I’m pretty excited about this one! I love to hack patterns, and the simplest hacks are sometimes the best hacks. Since releasing the Gemma sewing pattern last month, I’ve wanted to try making it into a dress (the basic pattern is a tank). My pattern hacks don’t always work, so I was happy that this one worked out nicely!

Gemma Dress

Gemma Dress!

Gemma Dress!

I chose this light blue Anna Maria Horner voile that has been sitting in my stash for years and years. It’s a bit sheer on its own, so I wear a short slip underneath. I think it also looks great with a belt and this purse that I got for my birthday!

Gemma Dress!

There is more than one way to extend a bodice pattern so that it is longer. In this case, I wanted to keep the “S” shape at the hem, but exaggerate it more so that it had a better proportion relative to the dress and didn’t just look like an accidental uneven hem. I started by tracing the basic Gemma pattern, front and back. Then I extended the side seams from the hip by 11,” extended the Center Front by 13,” and connected them with an “S.” Since I also wear a larger size on my lower half than my top half, I ended up having to bump the hip out by 2″ to accommodate my large-ish derrière (my bodice size is medium).
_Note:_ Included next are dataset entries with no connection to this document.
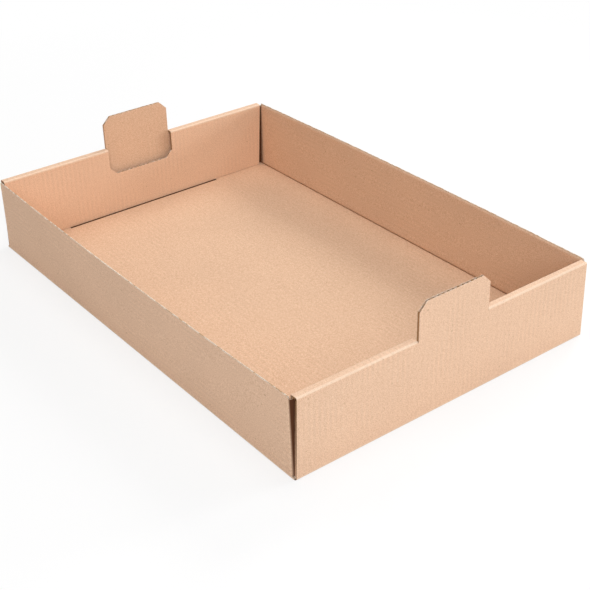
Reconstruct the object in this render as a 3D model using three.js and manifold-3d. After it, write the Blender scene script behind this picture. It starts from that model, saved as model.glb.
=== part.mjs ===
// Folded tray of corrugated board: one die-cut sheet with single long walls, and with double end
// walls that roll over the corner flaps and lock into the base. Each end wall has a stacking tab.
// Millimetres: X runs across the end walls, Y across the long walls, Z up from the underside.
import * as THREE from 'three';
import Module from 'manifold-3d';
import { mergeVertices } from 'three/addons/utils/BufferGeometryUtils.js';

// Folded sizes
const trayLength = 600;
const trayWidth = 400;
const wallHeight = 93;
const longWallBow = 4;
const bowStepsAlong = 24;
const bowStepsUp = 4;

// Board and folds
const board = 2.8;
const foldInnerRadius = 0.4;
const foldSegments = 5;
const layerGap = 0.5;
const cutGap = 0.4;

// End walls
const cornerReveal = 1.5;
const rimSideGap = 0.7;
const innerPanelSideGap = 2.7;
const innerPanelTaper = 4;

// Stacking tabs
const tabWidth = 95;
const tabRise = 42;
const tabCorner = 10;

// Locking tongues at the foot of the inner panels
const tongueWidth = 230;
const tongueTaper = 3;
const tongueShort = 0.3;

// Corner flaps
const flapLength = 110;
const flapEndTaper = 6;

// Sizes that follow from those above
const foldRadius = foldInnerRadius + board;
const halfLength = trayLength / 2;
const halfWidth = trayWidth / 2;
const rimWidth = 3 * board + 2 * layerGap;
const outerPanelInside = halfLength - board;
const flapOutside = outerPanelInside - layerGap;
const innerPanelInside = halfLength - rimWidth;
const longWallEnd = flapOutside - foldRadius;
const longWallInside = halfWidth - board;
const outerFootHalf = halfWidth - cornerReveal;
const rimHalf = longWallInside - rimSideGap;
const innerTopHalf = longWallInside - innerPanelSideGap;
const innerFootHalf = innerTopHalf - innerPanelTaper;
const tabHalf = tabWidth / 2;
const notchHalf = tabHalf + cutGap;
const notchDepth = tabRise - rimWidth + board;
const panelFoot = board + cutGap;
const flapTop = wallHeight - board - cutGap;

// Points closer together than this are one point
const vertexTolerance = 1e-4;

const wasm = await Module();
wasm.setup();

// A closed solid from a closed geometry
function toSolid(geometry) {
  const bare = geometry.clone();
  bare.deleteAttribute('normal');
  bare.deleteAttribute('uv');
  const merged = mergeVertices(bare, vertexTolerance);
  const vertProperties = new Float32Array(merged.attributes.position.array);
  const triVerts = new Uint32Array(merged.index.array);
  return new wasm.Manifold(new wasm.Mesh({ numProp: 3, vertProperties, triVerts }));
}

// The geometry of a finished solid
function toGeometry(solid) {
  const mesh = solid.getMesh();
  const geometry = new THREE.BufferGeometry();
  geometry.setAttribute('position', new THREE.BufferAttribute(mesh.vertProperties, 3));
  geometry.setIndex(new THREE.BufferAttribute(mesh.triVerts, 1));
  geometry.computeVertexNormals();
  return geometry;
}

// A flat outline as a shape, and its mirror image across the upright middle line
function outline(points) {
  return new THREE.Shape(points.map(([across, along]) => new THREE.Vector2(across, along)));
}

function mirrored(rightHalf) {
  const leftHalf = rightHalf.map(([across, along]) => [-across, along]).reverse();
  return outline([...rightHalf, ...leftHalf]);
}

function extruded(shape, depth) {
  return new THREE.ExtrudeGeometry(shape, { depth, bevelEnabled: false, curveSegments: foldSegments });
}

// A piece of board that stands across X: the outline lies in Y and Z, the thickness runs along +X
function acrossX(shape, fromX, depth) {
  const axes = new THREE.Matrix4().makeBasis(
    new THREE.Vector3(0, 1, 0),
    new THREE.Vector3(0, 0, 1),
    new THREE.Vector3(1, 0, 0),
  );
  return extruded(shape, depth).applyMatrix4(axes).translate(fromX, 0, 0);
}

// A strip that runs along Y: the section lies in X and Z
function alongY(shape, fromY, toY) {
  const axes = new THREE.Matrix4().makeBasis(
    new THREE.Vector3(1, 0, 0),
    new THREE.Vector3(0, 0, 1),
    new THREE.Vector3(0, -1, 0),
  );
  return extruded(shape, toY - fromY).applyMatrix4(axes).translate(0, toY, 0);
}

// The section of a right-angled fold round its centre, from one quarter's start to its end
function foldSection(centreAcross, centreUp, quarter) {
  const start = (quarter * Math.PI) / 2;
  const end = start + Math.PI / 2;
  const shape = new THREE.Shape();
  shape.absarc(centreAcross, centreUp, foldRadius, start, end, false);
  shape.absarc(centreAcross, centreUp, foldInnerRadius, end, start, true);
  return shape;
}

function withTwin(solid) {
  return solid.add(solid.rotate([0, 0, 180]));
}

// Base: the flat middle of the sheet, with a slot for the tongue at each end
function makeBase() {
  const x = halfLength - foldRadius;
  const y = halfWidth - foldRadius;
  const plate = toSolid(extruded(mirrored([[x, -y], [x, y]]), board));
  return plate.subtract(withTwin(makeSlot()));
}

function makeSlot() {
  const fromX = innerPanelInside - cutGap;
  const toX = innerPanelInside + board + cutGap;
  const y = tongueWidth / 2 + cutGap;
  const hole = extruded(outline([[fromX, -y], [toX, -y], [toX, y], [fromX, y]]), 3 * board);
  return toSolid(hole.translate(0, 0, -board));
}

// End wall's outer panel, with the stacking tab standing on in its plane
function makeOuterPanel() {
  const top = wallHeight - foldRadius;
  const tabTop = wallHeight + tabRise;
  const shape = mirrored([
    [outerFootHalf, foldRadius],
    [rimHalf, top],
    [tabHalf, top],
    [tabHalf, tabTop - tabCorner],
    [tabHalf - tabCorner, tabTop],
  ]);
  return toSolid(acrossX(shape, outerPanelInside, board));
}

// Fold between the base and an end wall
function makeEndFold() {
  const section = foldSection(halfLength - foldRadius, foldRadius, 3);
  return toSolid(alongY(section, -outerFootHalf, outerFootHalf));
}

// Rim strip on one side of the tab, with its two folds
function makeRimSide() {
  const outerFoldStart = halfLength - foldRadius;
  const innerFoldStart = innerPanelInside + foldRadius;
  const foldCentre = wallHeight - foldRadius;
  const strip = outline([
    [innerFoldStart, notchHalf],
    [outerFoldStart, notchHalf],
    [outerFoldStart, rimHalf],
    [innerFoldStart, innerTopHalf],
  ]);
  const flat = toSolid(extruded(strip, board).translate(0, 0, wallHeight - board));
  const outerFold = toSolid(alongY(foldSection(outerFoldStart, foldCentre, 0), notchHalf, rimHalf));
  const innerFold = toSolid(alongY(foldSection(innerFoldStart, foldCentre, 1), notchHalf, innerTopHalf));
  return flat.add(outerFold).add(innerFold);
}

// End wall's inner panel: it has the tab's notch on top and the tongue at its foot
function makeInnerPanel() {
  const top = wallHeight - foldRadius;
  const notchFoot = wallHeight - notchDepth;
  const tongueHalf = tongueWidth / 2;
  const shape = mirrored([
    [tongueHalf - tongueTaper, tongueShort],
    [tongueHalf, board],
    [tongueHalf, panelFoot],
    [innerFootHalf, panelFoot],
    [innerTopHalf, top],
    [notchHalf, top],
    [notchHalf, notchFoot + tabCorner],
    [notchHalf - tabCorner, notchFoot],
  ]);
  return toSolid(acrossX(shape, innerPanelInside, board));
}

function makeEndWall() {
  const rimSide = makeRimSide();
  return makeEndFold()
    .add(makeOuterPanel())
    .add(rimSide)
    .add(rimSide.mirror([0, 1, 0]))
    .add(makeInnerPanel());
}

// Long wall: single board that bows outwards towards the middle of its top edge
function makeLongWall() {
  const height = wallHeight - foldRadius;
  const length = 2 * longWallEnd;
  const geometry = new THREE.BoxGeometry(length, board, height, bowStepsAlong, 1, bowStepsUp);
  geometry.translate(0, -halfWidth + board / 2, foldRadius + height / 2);
  const position = geometry.attributes.position;
  for (let i = 0; i < position.count; i += 1) {
    const along = Math.min(Math.abs(position.getX(i)) / longWallEnd, 1);
    const rise = Math.max((position.getZ(i) - foldRadius) / height, 0);
    position.setY(i, position.getY(i) - longWallBow * (1 - along ** 2) * rise);
  }
  return toSolid(geometry);
}

// Fold between the base and a long wall, which runs on under the corner fold
function makeLongFold() {
  const reach = flapOutside - cutGap;
  const section = foldSection(-halfWidth + foldRadius, foldRadius, 2);
  return toSolid(acrossX(section, -reach, 2 * reach));
}

// Corner flap on one end of a long wall, behind the end wall's outer panel
function makeCornerFlap() {
  const foldCentreY = -halfWidth + foldRadius;
  const flapEnd = -halfWidth + flapLength;
  const corner = extruded(foldSection(longWallEnd, foldCentreY, 3), flapTop - foldRadius);
  const shape = outline([
    [foldCentreY, panelFoot],
    [flapEnd, panelFoot + flapEndTaper],
    [flapEnd, flapTop - flapEndTaper],
    [foldCentreY, flapTop],
  ]);
  const panel = toSolid(acrossX(shape, flapOutside - board, board));
  return toSolid(corner.translate(0, 0, foldRadius)).add(panel);
}

function makeLongSide() {
  const flap = makeCornerFlap();
  return makeLongFold()
    .add(makeLongWall())
    .add(flap)
    .add(flap.mirror([1, 0, 0]));
}

const kraftBoard = new THREE.MeshStandardMaterial({ color: 0xd9b18c, roughness: 0.88, metalness: 0 });

const tray = makeBase().add(withTwin(makeEndWall())).add(withTwin(makeLongSide()));
const foldedTray = new THREE.Mesh(toGeometry(tray), kraftBoard);
foldedTray.name = 'folded_tray';

const group = new THREE.Group();
group.add(foldedTray);

export default group;
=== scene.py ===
from math import cos, pi, radians, sin

import bpy
from mathutils import Matrix, Vector


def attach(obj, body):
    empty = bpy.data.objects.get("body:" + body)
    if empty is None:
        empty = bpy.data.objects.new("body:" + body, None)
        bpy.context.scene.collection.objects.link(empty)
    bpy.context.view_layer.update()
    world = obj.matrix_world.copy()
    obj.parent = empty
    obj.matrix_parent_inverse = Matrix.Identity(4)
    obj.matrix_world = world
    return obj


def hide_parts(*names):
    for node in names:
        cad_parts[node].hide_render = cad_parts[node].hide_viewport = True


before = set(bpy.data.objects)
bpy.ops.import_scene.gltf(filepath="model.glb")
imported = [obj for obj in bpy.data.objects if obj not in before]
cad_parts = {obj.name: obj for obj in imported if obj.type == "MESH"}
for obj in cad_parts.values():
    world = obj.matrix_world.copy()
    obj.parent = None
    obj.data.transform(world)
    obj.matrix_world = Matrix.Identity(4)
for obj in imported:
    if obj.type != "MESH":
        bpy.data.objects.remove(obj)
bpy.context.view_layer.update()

mm = 0.001


# Helpers

# An sRGB hex colour as linear red, green, blue and alpha
def linear(hexColour):
    channels = [int(hexColour[i:i + 2], 16) / 255 for i in (1, 3, 5)]
    return tuple(c / 12.92 if c <= 0.04045 else ((c + 0.055) / 1.055) ** 2.4 for c in channels) + (1.0,)


# Adds a node. Settings are its properties or its inputs' values, with colours in hex. Links are what
# feeds its inputs: a socket, or a node whose first output is meant.
def addNode(tree, kind, settings=None, links=None):
    node = tree.nodes.new(kind)
    for key, value in (settings or {}).items():
        if isinstance(key, str) and hasattr(node, key):
            setattr(node, key, value)
        elif isinstance(value, str) and value.startswith("#"):
            node.inputs[key].default_value = linear(value)
        else:
            node.inputs[key].default_value = value
    for key, source in (links or {}).items():
        socket = source.outputs[0] if isinstance(source, bpy.types.Node) else source
        tree.links.new(socket, node.inputs[key])
    return node


# Evenly spaced values from start to end, both included
def spread(start, end, count):
    return [start + (end - start) * i / count for i in range(count + 1)]


# The folded sheet

tray = {  # mm
    "length": 600, "width": 400, "height": 93,
    "bow": 4,  # how far a long wall leans out at the middle of its top edge
    "board": 2.8, "foldInside": 0.4, "layerGap": 0.5, "cutGap": 0.4,
    "cornerReveal": 1.5, "rimSideGap": 0.7, "innerSideGap": 1.6, "innerTaper": 5.2,
    "tabWidth": 95, "tabRise": 42, "tabCorner": 10,
    "tongueWidth": 230, "tongueTaper": 3, "tongueShort": 0.3,
    "flapLength": 110, "flapTaper": 6,
    "slotReveal": 2.6,  # how far a slot stays open beside its tongue
}
crease = {  # mm: a scored fold crushes the flutes, so it is sharper than the board is thick
    "radius": 1.7,
    "crushed": 1.3, "start": 2.1,  # the flat beside a fold is crushed up to one and whole from the other
    "squeeze": 0.56, "squeezeInFold": 0.5,  # share of the board's thickness that is left
}
crushedEdge = {"squeeze": 0.4, "reach": 2.4}  # share of the thickness left at the edge, and mm from it
corner = {  # mm: the flaps give way at their folds, most at the top, so the corners have a gap, dark with its own shade and with painted shade on the flaps
    "sink": 1.8, "topRadius": 1.9, "straightAt": 14,
    "panelShortAtTop": 1.0, "panelShortAtFoot": 0.3,
    "evenFrom": 0.3,  # share of the flap's length from which its divisions are even
}
flute = {  # mm
    "pitch": 6.4,
    "cutsPerPitch": 8, "clearOfCuts": 0.2,  # share of a division that an even place keeps from a cut
    "liner": 0.28, "medium": 0.2, "overlap": 0.02,
    "outerSag": 0.1, "innerSag": 0.09,  # washboard: the liner dips between two flute crests
    "unevenness": 0.7,  # noise takes up to this share of the washboard away
    "patchesPerMetre": 14.0, "patchDetail": 2.0,
}
steps = {
    "fold": 4, "base": 4, "outerPanel": 2, "rim": 1, "innerPanel": 2, "chamfer": 4, "tab": 2,
    "aboveFlap": 4, "flapSlope": 3, "flap": 3,
}
samePlaceDecimals = 4  # points that agree to so many decimals of a millimetre are one

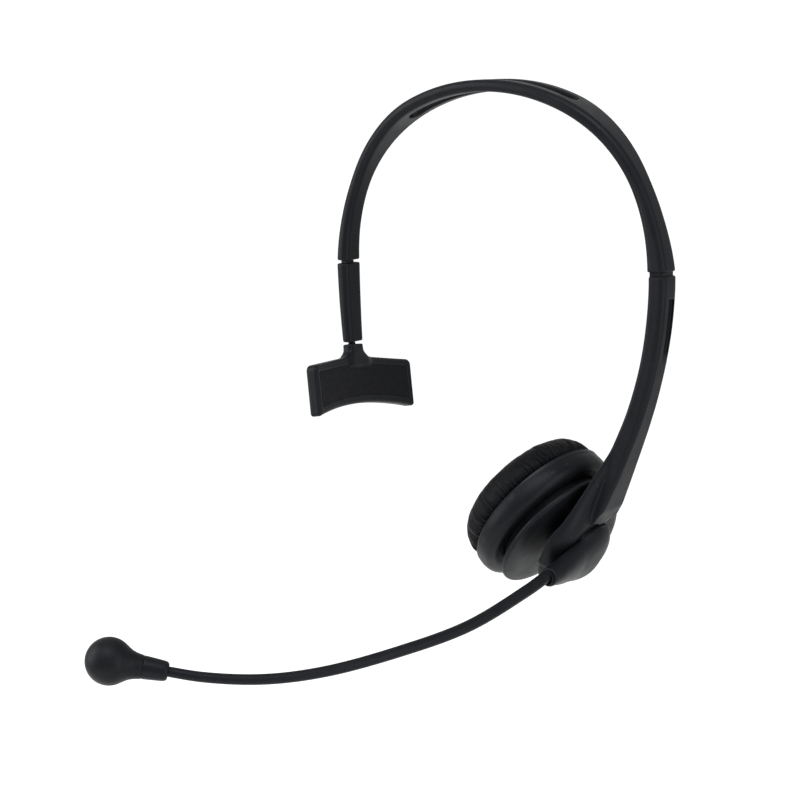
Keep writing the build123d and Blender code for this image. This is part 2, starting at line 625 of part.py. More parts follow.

You can see all of this in the photo below, which is the front pattern piece, but of course I also did the same to the back.

how to turn the Gemma Tank into a dress

I wore it out for sushi with Mr Rae and Elliot and Clementine for my birthday dinner a couple of weeks ago when the weather was still seriously hot. For fall, I’ll just add leggings and/or skinny jeans and a sweater.

Gemma Dress!

What do you think? Do you like Gemma as a dress? I’d love to know if you give it a try!